On that purely practical level, you and your family (I assume you mean something like you, a partner, any children, perhaps parents or uncles/aunts) are probably going to need some help. Pure survival mode almost requires cooperation with a larger group.

The word “hoarding” has a long history. It was not invented to apply solely to the mental illness.

I shudder to think of how much my parents have spent on food storage and emergency preparedness over their lives. Certainly in the tens of thousands and probably closer to a couple hundred thousand bucks. What a colossal waste of resources, time, and money. Always preparing for a disaster that hasn’t come and probably won’t come in their last few decades on Earth. While it’s just smart to have a couple weeks of supplies on hand, having several hundred pounds of wheat and a hand grinder in your basement is ridiculous. If society breaks down to that point you’re going to need a hell of a lot more than a basement hoard to survive.

But it makes them happy, somehow, so I view it as their expensive, pointless hobby. Like owning a boat, only not fun.

Man, this Raisin Bran is AWESOME! Did they change the recipe or something? I can’t put my finger on it, but it tastes way better than it did yesterday.
Back to hoarding, if I was a hoarder, and the Big One hit, my family comes before your family. I’m not going to be putting my family’s future at risk to secure your family’s future.
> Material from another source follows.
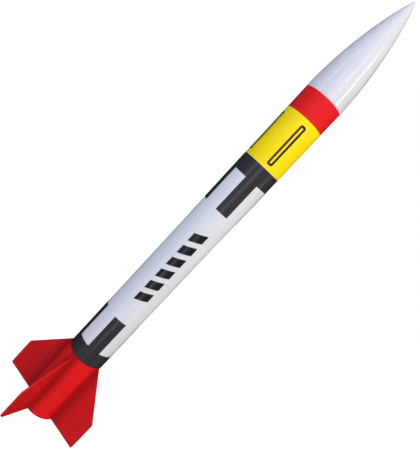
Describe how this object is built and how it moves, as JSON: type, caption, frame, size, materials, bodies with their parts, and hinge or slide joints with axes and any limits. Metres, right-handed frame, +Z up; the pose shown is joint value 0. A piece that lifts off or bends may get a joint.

It’s a bit tricky, since if people expect they can just rely on others in an emergency, they’ll be much more likely freeload and not to shoulder the burdens of preparation themselves. However, once the disaster has already happened, it’s too late for that to matter, and letting someone die because they were a little bit lazy and lacked your foresight is awfully callous.

I would say that if it’s a short term situation and sharing your stockpile is unlikely to get you killed, then you do have a moral obligation to share. If sharing would legitimately threaten your survival, then while it would be noble and virtuous of you to share, you have no obligation. There’s certainly going to be a helluva lot of gray area, though.